--- start Input data ---

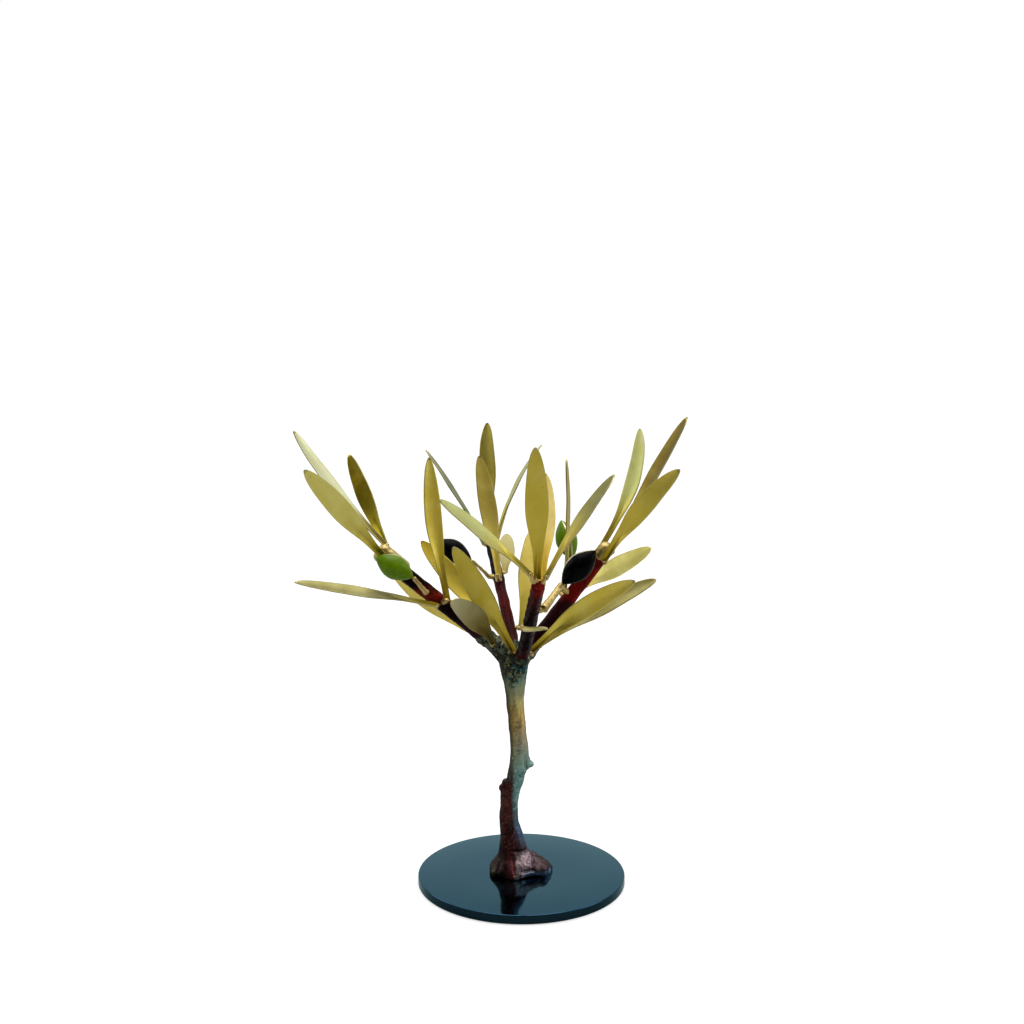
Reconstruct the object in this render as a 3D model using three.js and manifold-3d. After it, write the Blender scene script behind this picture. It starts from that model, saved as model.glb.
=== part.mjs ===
// An olive tree made as a small table sculpture: a cast bronze trunk on a round steel disc, four
// enamelled boughs, and leaves cut from brass sheet, with four enamelled olives on short stalks.
// Millimetres, +Z up. The front is -Y, and the origin is the middle of the disc's underside.

import * as THREE from "three";
import { mergeVertices } from "three/addons/utils/BufferGeometryUtils.js";
import Module from "manifold-3d";

const wasm = await Module();
wasm.setup();

// ---- Driving dimensions ----

const GAP = 0.3;               // clear space where one piece is fixed to another

const DISC_RADIUS = 45;
const DISC_THICKNESS = 4;
const DISC_EDGE = 0.6;         // softened rim
const DISC_SIDES = 72;

const TRUNK_SIDES = 20;
const TRUNK_RINGS = 40;
const FORK = [-3.5, 0, 97];    // where the four stubs leave the trunk's head
const STUB_SIDES = 12;
const STUB_WIDER = 0.2;        // a stub's end beyond the radius of its bough

const BOUGH_SIDES = 12;
const BOUGH_RINGS = 9;
const KNOT_SPREAD = 0.035;     // share of the bough's length over which a knot swells

const CAP_LENGTH = 3.2;
const CAP_SHAPE = [1, 1.1, 1.05, 0.85, 0.35];   // radii along a cap, as shares of its bough's

const LEAF_THICKNESS = 0.6;
const LEAF_STEPS = 13;
const LEAF_CROWDING = 1.6;     // above 1 brings the steps together towards the rounded tip
const LEAF_STALK_WIDTH = 2.8;  // the gutter-shaped foot of a leaf
const LEAF_STAND_OFF = 1.4;    // from a bough's skin to the foot of a leaf
const LEAF_TIP_WIDTH = 0.5;

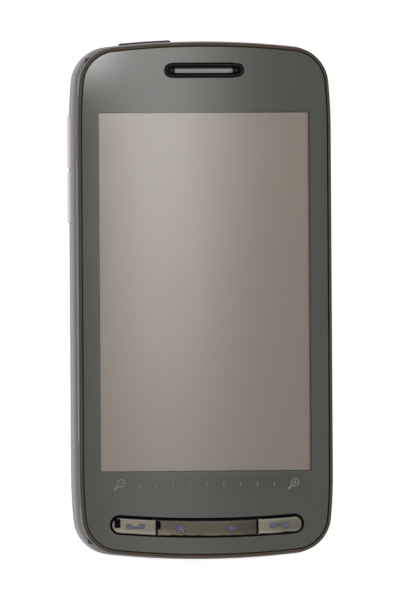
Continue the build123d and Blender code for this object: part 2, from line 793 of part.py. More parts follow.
# Base housing: a tub with the battery bay, the stylus bore and the openings of its back and rim.
with BuildPart() as housing:
    with BuildSketch():
        add(base_outline())
    extrude(amount=deck_z)
    fillet(housing.faces().sort_by(Axis.Z)[0].edges(), base_edge_radius)
    with BuildSketch(Plane.XY.offset(base_floor)):
        add(base_outline(-base_wall))
    extrude(amount=deck_z, mode=Mode.SUBTRACT)
    with BuildSketch():
        add(cover_panel(fit))
    extrude(amount=cover_thickness + fit, mode=Mode.SUBTRACT)
    with BuildSketch():
        with Locations((0, battery_centre_y)):
            RectangleRounded(
                battery_width + 2 * battery_play,
                battery_length + 2 * battery_play,
                battery_corner + battery_play,
            )
        with Locations((0, speaker_y)):
            SlotOverall(speaker_plate_length - 2 * speaker_ledge, speaker_plate_width - 2 * speaker_ledge)
        with Locations((camera_x, camera_y)):
            Circle(camera_lens_radius + camera_snout_wall + 2 * fit)
        with Locations(*boss_places):
            Circle(screw_radius + fit)
    extrude(amount=base_floor + fit, mode=Mode.SUBTRACT)
    with BuildSketch():
        with Locations((0, speaker_y)):
            SlotOverall(speaker_plate_length + 2 * fit, speaker_plate_width + 2 * fit)
        with Locations((camera_x, camera_y)):
            Circle(camera_ring_radius + fit)
    extrude(amount=speaker_plate_sink + speaker_plate_thickness + touch_gap, mode=Mode.SUBTRACT)
    with BuildSketch():
        with Locations(*boss_places):
            Circle(screw_head_radius + fit)
    extrude(amount=screw_z + screw_head_height + touch_gap, mode=Mode.SUBTRACT)
    with Locations((stylus_x, silo_bottom_y, stylus_z)):
        Cylinder(
            silo_radius + fit,
            silo_top_y - silo_bottom_y + 2 * halves_gap,
            rotation=(-90, 0, 0),
            align=LOW,
            mode=Mode.SUBTRACT,
        )
        Cylinder(
            stylus_cap_radius + fit,
            base_half_length,
            rotation=(90, 0, 0),
            align=LOW,
            mode=Mode.SUBTRACT,
        )
    with Locations((0, -base_half_length, usb_centre_z)):
        Box(usb_width + 2 * edge_fit, 4 * base_wall, usb_height + 2 * edge_fit, mode=Mode.SUBTRACT)
    with Locations((microphone_x, -base_half_length, microphone_z)):
        Cylinder(microphone_hole_radius, 4 * base_wall, rotation=(90, 0, 0), mode=Mode.SUBTRACT)
    with BuildSketch(Plane.XY.offset(side_key_centre_z - side_key_height / 2 - edge_fit)):
        for low_y, high_y in side_keys.values():
            middle = (-base_half_width, (low_y + high_y) / 2)
            length = high_y - low_y + 2 * edge_fit
            add(rim_band(side_key_proud, -base_wall - fit, middle, key_band, length))
        add(
            rim_band(
                side_key_proud,
                -base_wall - fit,
                power_centre,
                power_width + 2 * edge_fit,
                key_band,
            )
        )
    extrude(amount=side_key_height + 2 * edge_fit, mode=Mode.SUBTRACT)
save(housing, "base_housing")

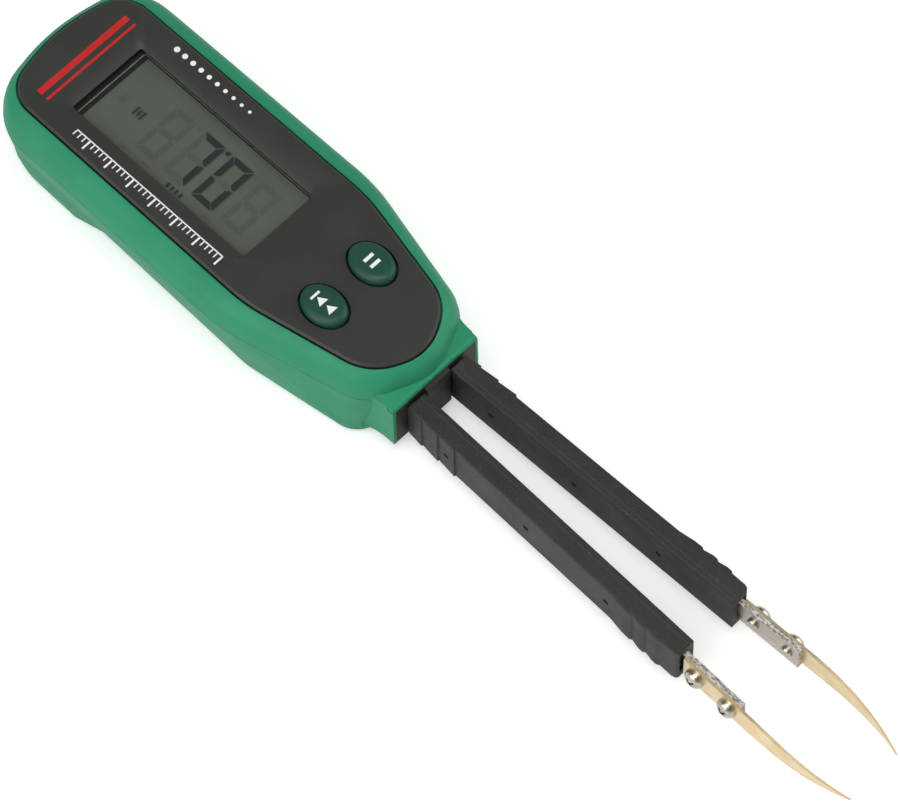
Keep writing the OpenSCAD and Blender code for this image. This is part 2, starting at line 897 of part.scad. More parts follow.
top_shell();
bottom_shell();
front_panel();
lcd_window();
lcd_glass();
lcd_frame();
contact_rubbers();
circuit_board();
main_chip();
board_parts();
switch_bodies();
mode_key();
mode_plunger();
hold_key();
hold_plunger();
coin_cell_can();
coin_cell_cap();
cell_plus_contact();
cell_minus_contact();
battery_door();
case_screws();
arm_holder();
lead_wires();
left_arm_cover();
left_arm_lining();
left_leaf_spring();
left_tip_plate();
left_tip_blade();
left_tip_screws();
right_arm_cover();
right_arm_lining();
right_leaf_spring();
right_tip_plate();
right_tip_blade();
right_tip_screws();
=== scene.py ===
"""Looks of the tweezer component tester: materials, display segments, printed marks, light and camera."""

import math

import bmesh
import bpy
from mathutils import Matrix, Vector


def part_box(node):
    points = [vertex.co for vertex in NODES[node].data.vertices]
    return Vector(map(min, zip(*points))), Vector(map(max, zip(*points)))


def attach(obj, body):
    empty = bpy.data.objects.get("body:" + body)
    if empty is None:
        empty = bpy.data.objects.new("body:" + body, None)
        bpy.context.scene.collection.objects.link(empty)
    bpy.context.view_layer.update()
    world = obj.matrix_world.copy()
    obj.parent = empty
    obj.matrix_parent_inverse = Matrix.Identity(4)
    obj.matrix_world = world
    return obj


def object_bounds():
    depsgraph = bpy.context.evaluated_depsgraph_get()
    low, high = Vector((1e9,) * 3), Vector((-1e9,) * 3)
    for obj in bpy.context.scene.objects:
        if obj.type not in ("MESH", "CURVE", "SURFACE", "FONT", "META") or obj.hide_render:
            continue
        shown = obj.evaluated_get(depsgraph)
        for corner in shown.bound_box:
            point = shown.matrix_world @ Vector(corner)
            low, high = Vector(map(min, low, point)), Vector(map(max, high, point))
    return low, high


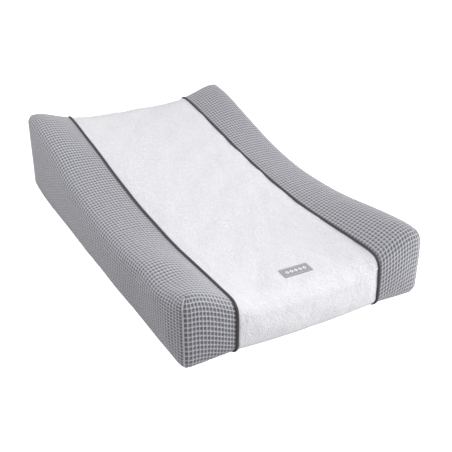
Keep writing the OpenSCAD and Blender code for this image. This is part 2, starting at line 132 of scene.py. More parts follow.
WAVE_SIZES = np.array([0.0006, 0.0003, 0.0003])
ABOVE_FLOOR = 0.03
LOWEST = 0.0001

# ------------------------------------------------------------------ shape of the pad


def ease(t):
    return t * t * (3 - 2 * t)


def clamp(t):
    return np.clip(t, 0, 1)


def bell(away, width):
    return np.exp(-((away / width) ** 2))


def grounded(points, lowest):
    """Keeps points from sinking below a height."""
    points[..., 2] = np.maximum(points[..., 2], lowest)
    return points


def unit(vectors):
    return vectors / np.linalg.norm(vectors, axis=-1)[..., None]


def run_along(path):
    """Distance along a path from its start to each of its points."""
    return np.concatenate([[0], np.cumsum(np.linalg.norm(np.diff(path, axis=0), axis=1))])


def crest_z(y):
    """Height of the bolster crest."""
    to_foot = clamp((WAIST_Y - y) / (WAIST_Y + HALF_LENGTH))
    to_head = clamp((y - WAIST_Y) / (HALF_LENGTH - WAIST_Y))
    foot_rise = (FOOT_CREST - WAIST_CREST) * ease(to_foot)
    return WAIST_CREST + foot_rise + (HEAD_CREST - WAIST_CREST) * ease(to_head**CREST_POWER)


def valley_z(y):
    """Height of the middle of the pad."""
    t = clamp((y + HALF_LENGTH) / (2 * HALF_LENGTH))
    share = VALLEY_RAMP * t + (1 - VALLEY_RAMP) * ease(t**VALLEY_POWER)
    return FOOT_VALLEY + (HEAD_VALLEY - FOOT_VALLEY) * share


def pad_top(x, y):
    """Height of the top: a cradle that rises from the valley to the crest."""
    share = (y + HALF_LENGTH) / (2 * HALF_LENGTH)
    power = FOOT_CRADLE_POWER + (HEAD_CRADLE_POWER - FOOT_CRADLE_POWER) * share
    rise = np.sin(QUARTER * np.minimum(1, abs(x) / CORE_X) ** power) ** 2
    return valley_z(y) + (crest_z(y) - valley_z(y)) * rise


def bowed(x, y):
    """The plan's sides and ends bow outwards a little."""
    span = HALF_WIDTH - SEAM_X - SEAM_MARGIN
    beyond = clamp((abs(x) - SEAM_X - SEAM_MARGIN) / span)
    return (
        x - np.sign(x) * BOW * (y / HALF_LENGTH) ** 2 * beyond,
        y - y / HALF_LENGTH * BOW * (x / HALF_WIDTH) ** 2,
    )


# A station is (core x, core y, outward x, outward y, hem x, hem y), a row of an array.


def stations(*columns):
    return np.stack(np.broadcast_arrays(*(np.asarray(c, float) for c in columns)), axis=-1)


def end_stations(xs, end):
    """Along the foot end (end -1) or the head end (end 1)."""
    start, corner = SEAM_X + SEAM_MARGIN, HEM_X - HEM_CORNER_R
    past = np.maximum(0, abs(xs) - start) * (corner - start) / (CORE_X - start)
    hem = np.sign(xs) * (np.minimum(abs(xs), start) + past)
    return stations(xs, end * CORE_Y, 0, end, hem, end * (HEM_Y - TUCK))


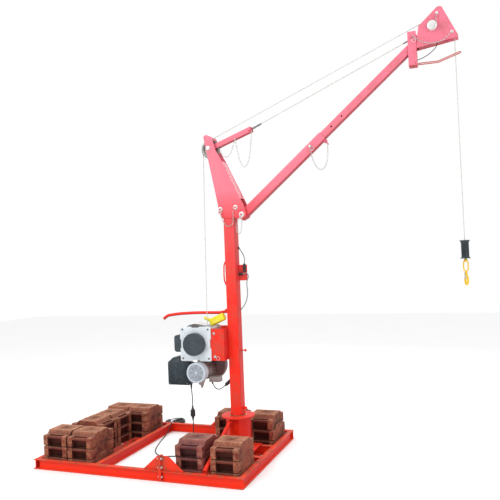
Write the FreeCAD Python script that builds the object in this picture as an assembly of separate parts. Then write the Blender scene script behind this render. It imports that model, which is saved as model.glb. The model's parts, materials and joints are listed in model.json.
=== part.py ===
import FreeCAD
import Part
import math
import os

# Slewing jib crane with a rope winch, on a ballast frame of I-beams. Millimetres, +Z up, +X along the jib.
# The origin is on the floor, on the axis that the mast turns about.
Vec = FreeCAD.Vector
along_x = Vec(1, 0, 0)
along_y = Vec(0, 1, 0)
along_z = Vec(0, 0, 1)

# ---- ballast frame -------------------------------------------------------------------------------------
frame_rear_end = 1648.0      # mast axis to the far side beam's outer edge
frame_boom_end = 293.0       # mast axis to the outer edge of the side beam under the jib
frame_half_width = 677.0
beam_height = 80.0
beam_width = 46.0
beam_web = 3.8
beam_flange = 5.2
cross_beam_x = -1026.0
foot_beam_y = 153.0
spine_beam_x = -34.0
splice_x = -415.0
splice_plate = 12.0
splice_plate_height = 200.0
gusset_thickness = 6.0
gusset_short = 140.0
gusset_long = 190.0
gusset_flat = 60.0
bolt_m = 10.0
splice_bolt_levels = (35.0, 108.0, 178.0)
splice_bolt_side = 13.2
rail_x = -1190.0
rail_size = 45.0
rail_wall = 5.0
rail_from = -262.0
rail_to = 215.0

strip_width = 40.0

# ---- cast weights ---------------------------------------------------------------------------------------
weight_length = 338.0
weight_width = 236.0
weight_pitch = 92.0
weight_gap = 0.6
weight_end_gap = 8.0
weight_pad = 22.0
weight_pad_length = 176.0
weight_slope = 22.0
weight_post = 45.0
pocket_depth = 46.0
handle_bar = 24.0
layers = 3
tray_level = 5.6

# ---- foot and mast --------------------------------------------------------------------------------------
foot_plate = 10.0
sole_plate = 8.0
foot_plate_half = 150.0
socket_flats = 200.0
socket_wall = 8.0
socket_top = 370.0
foot_disc_radius = 145.0
foot_disc = 12.0
spindle_radius = 38.0
running_clearance = 0.05
bush_radius = 54.0
bush_flange_radius = 74.0
bush_flange = 4.0
thrust_gap = 0.3
collar_radius = 66.0
collar_height = 12.0
mast_size = 100.0
mast_wall = 5.0
mast_top = 2230.0
brace_radius = 17.0
knob_z = 941.0

# ---- mast head and jib ----------------------------------------------------------------------------------
head_plate = 6.0
pivot_x = 130.0
pivot_z = 2120.0
pivot_radius = 12.0
axle_x = -164.0
axle_z = 2727.0
axle_radius = 10.0
boom_angle = 39.8
outer_size = 70.0
inner_size = 60.0
tube_wall = 4.0
outer_tail = 35.0
outer_length = 952.0
inner_start = 430.0
inner_end = 2030.0
lock_pin_at = 820.0
lock_pin_radius = 7.0
rope_diameter = 6.0
sheave_pitch = 76.0
sheave_rim = 86.0
sheave_width = 24.0
rope_seat_gap = 0.5
main_sheave_x = 1769.0
main_sheave_z = 3477.0
tip_roller_x = 1911.0
tip_roller_z = 3410.0
tip_roller_pitch = 17.0
link_end_x = 217.0
link_end_z = 2856.0
link_depth = 44.0
link_width = 50.0
stay_x = 1612.0
stay_z = 3418.0
limit_left = 1579.0
limit_right = 1644.0
limit_bottom = 3194.0
limit_top = 3463.0
limit_plate = 5.0
fork_radius = 4.0
fork_half = 18.0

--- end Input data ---

[Stated goal] Return the opening line of the data and every line after it through the line containing "import Module from", please, exactly as written and with nothing added.

[Answer to this task]
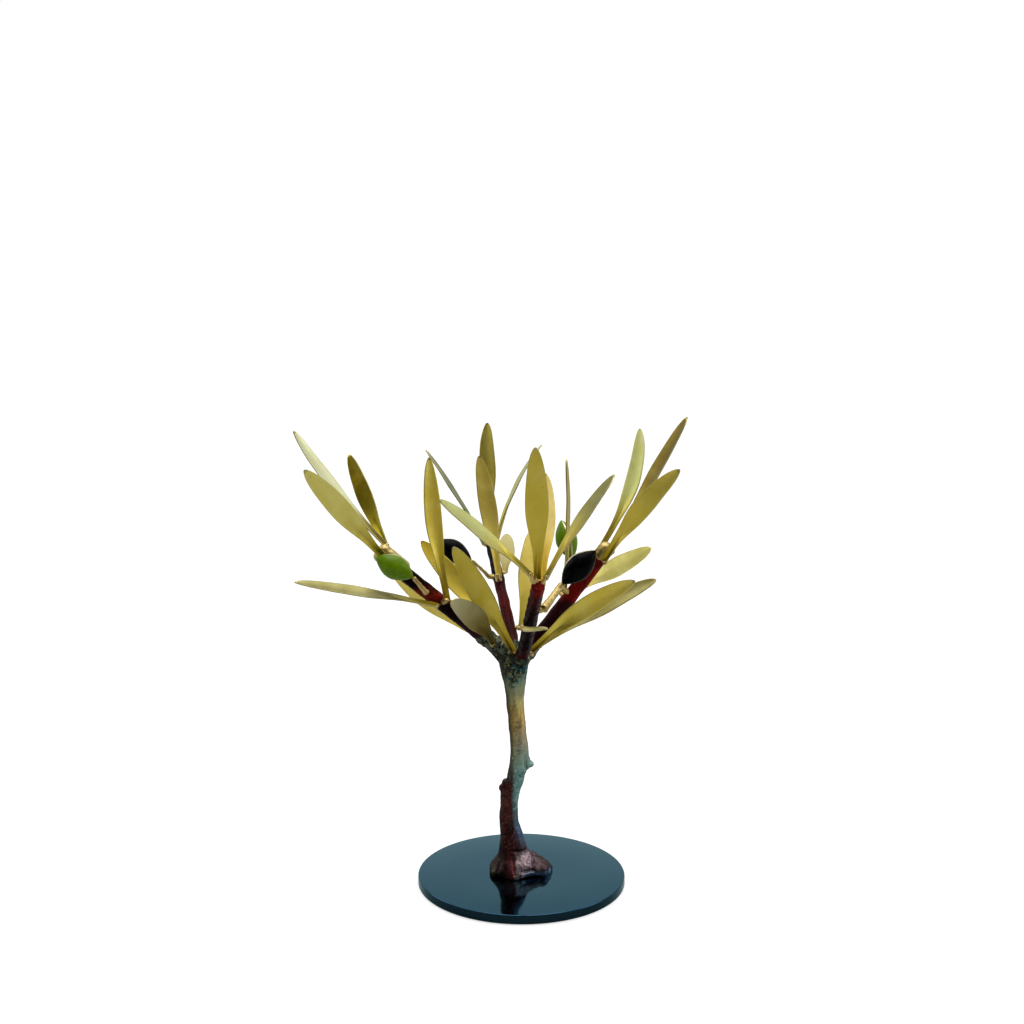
Reconstruct the object in this render as a 3D model using three.js and manifold-3d. After it, write the Blender scene script behind this picture. It starts from that model, saved as model.glb.
=== part.mjs ===
// An olive tree made as a small table sculpture: a cast bronze trunk on a round steel disc, four
// enamelled boughs, and leaves cut from brass sheet, with four enamelled olives on short stalks.
// Millimetres, +Z up. The front is -Y, and the origin is the middle of the disc's underside.

import * as THREE from "three";
import { mergeVertices } from "three/addons/utils/BufferGeometryUtils.js";
import Module from "manifold-3d";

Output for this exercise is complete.